TIM half nach eigenen Angaben rund einer Million Menschen vor allem im Gazastreifen mit Direktzahlungen. Laut TIM-Chef Mario Mariani stiegen die europäischen Zahlungen im Jahr 2006 um mehr als 30 Prozent und beliefen sich auf rund 700 Millionen Dollar. Die UN wiederum planten Ausgaben in Höhe von 216 Millionen Dollar für die Versorgung der Bevölkerung mit Nahrungsmitteln und für soziale Dienstleistungen. Nachdem der Boykott in Kraft getreten war, erhöhten die UN ihre humanitäre Hilfe 2006 auf 384 Millionen Dollar. Für 2007 sind gar 454 Millionen Dollar geplant.

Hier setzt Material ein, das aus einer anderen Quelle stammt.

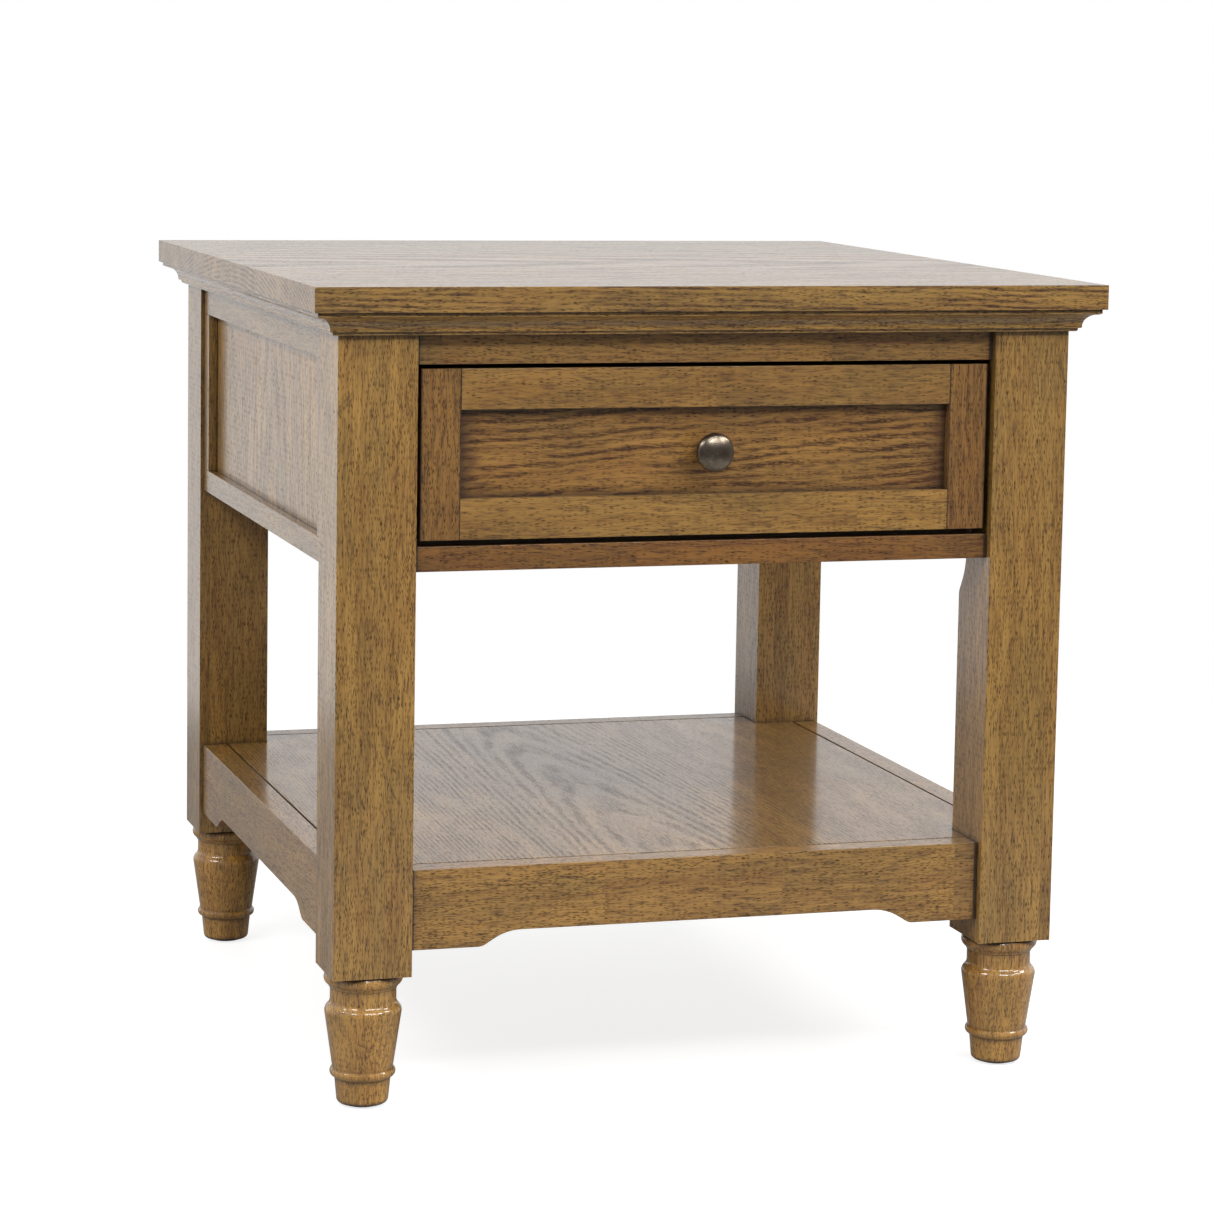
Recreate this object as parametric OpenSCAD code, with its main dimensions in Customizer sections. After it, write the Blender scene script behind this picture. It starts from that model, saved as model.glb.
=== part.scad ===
// Side table with one drawer and a low shelf, in millimetres.
// Origin: on the floor under the middle of the top. X runs along the width,
// the drawer faces -Y, Z is up.

/* [Top] */
// Width of the top, side to side
top_w = 610; // [590:1:640]
// Depth of the top, front to back
top_d = 627; // [600:1:660]
// Thickness of the top
top_t = 18.5; // [16:0.5:22]
// Height of the table
total_h = 608.5; // [602:0.5:612]
// Distance that the top reaches past the legs
overhang = 22; // [20:0.5:26]

/* [Legs and feet] */
// Side of the square legs
leg_s = 59; // [56:1:62]
// Height of a turned foot
foot_h = 101; // [100:0.5:103]
// Chamfer of a leg's inner corner
leg_chamfer = 12.5; // [10:0.5:14]

/* [Case] */
// Front and back: distance of the rails behind the face of the legs
front_recess = 7; // [5:0.5:8]
// Sides: distance of the rails behind the face of the legs
side_recess = 3; // [2:0.5:5]
// Thickness of the front and back rails and aprons
front_t = 20; // [18:1:22]
// Thickness of the side rails
side_t = 18; // [16:1:20]
// Underside of the top rails
top_rail_z = 550.5; // [549:0.5:554]
// Underside of the bottom rails
bottom_rail_z = 399.5; // [397:0.5:402]
// Height of the bottom rails
bottom_rail_h = 18.5; // [17:0.5:19.5]
// Front to back size of the front and back bottom rails
bottom_rail_d = 36; // [32:1:38]
// Width of the stiles beside a side or back panel
stile_w = 20; // [16:1:24]
// Distance of a side or back panel behind its frame
panel_recess = 7.5; // [6:0.5:8]

/* [Shelf] */
// Top of the shelf
shelf_z = 179; // [177:0.5:181]
// Height of an apron at its ends
apron_h = 60; // [58:1:62]
// Thickness of the shelf panel
shelf_t = 15; // [12:1:16]
// Groove between the shelf panel and the aprons
shelf_groove = 1.6; // [1:0.1:2]
// Half width of an apron's arch where it leaves the straight end
arch_half = 172; // [160:1:180]
// Height of an apron's arch
arch_rise = 11.5; // [10:0.5:13]

/* [Drawer] */
// Gap between the drawer front and the legs
drawer_gap = 4; // [3:0.5:5]
// Underside of the drawer front
front_z = 422.5; // [421:0.5:423.5]
// Height of the drawer front
front_h = 125; // [122:0.5:126]
// Distance of the drawer front behind the face of the legs
drawer_recess = 6; // [5:0.5:8]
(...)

Die Summe der Hilfsgelder aus arabischen Staaten und dem Iran kann man nur schätzen. Sie dürfte im dreistelligen Millionenbereich liegen. Zwar versuchte Israel, diesen Geldfluss über arabische Banken zu unterbinden, doch es ist zu bezweifeln, dass das hundertprozentig gelungen ist. Nach den Aussagen des bisherigen Hamas-Finanzministers Samir Abu Eischa haben Ministerpräsident Ismail Hanija und andere Amtsträger rund 68 Millionen Dollar Bargeld in Koffern durch den Grenzübergang Rafah in den Gazastreifen gebracht.

Unter dieser Grenze wurden und werden in unzähligen Tunneln vor allem Waffen im Wert von vielen Millionen Dollar geschmuggelt. Experten meinen, dass zwar der Iran vieles gratis geliefert habe, dass sich dennoch die illegalen Rüstungsausgaben in absurden Höhen bewegen. Dies würde erklären, weshalb trotz der massiven Erhöhung der ausländischen Hilfsgelder und bei gleichzeitigem weiteren Rückgang der internen Einnahmen – etwa aus Steuern – das Bruttoinlandsprodukt um 6,6 Prozent im vergangenen Jahr gefallen ist.

Zu Recht beklagen die Palästinenser, dass Israel nach wie vor Riesensummen zurückhält, um sie politisch in die Knie zu zwingen. Zwar hat Jerusalem das Versprechen von Ministerpräsident Ehud Olmert eingehalten, das dieser Mahmud Abbas beim jüngsten Gipfel gegeben hatte: Überweisung von rund 100 Millionen Dollar zurückgehaltener Steuereinnahmen von Palästinensern und Zöllen. Doch der neue Informationsminister Mustafa Barghuti forderte schon in seinen ersten Erklärungen und Interviews weitere 600 Millionen Dollar, die den Palästinensern zustünden.

Finanzminister Salam Fayyad ist die entscheidende Figur in der neuen Regierung. Der international anerkannte Finanzfachmann genießt nicht nur höchstes Ansehen in den USA, wo er ausgebildet wurde. Er war in der letzten Fatah-Regierung als Finanzminister angetreten, um den Korruptionsstall auszumisten und tat dies mit erheblichem Erfolg. Nach den letzten Wahlen im Januar 2006 berief ihn Palästinenserpräsident Mahmud Abbas zum präsidialen Finanzberater. In den nächsten Wochen wird er durch Europa reisen – mit guten Argumenten: Für die EU-Geldgeber ändere sich praktisch nichts. Er, der Saubermann, behalte die Kontrolle über die Millionenspenden – ob bisher als Finanzberater oder nun eben als Finanzminister.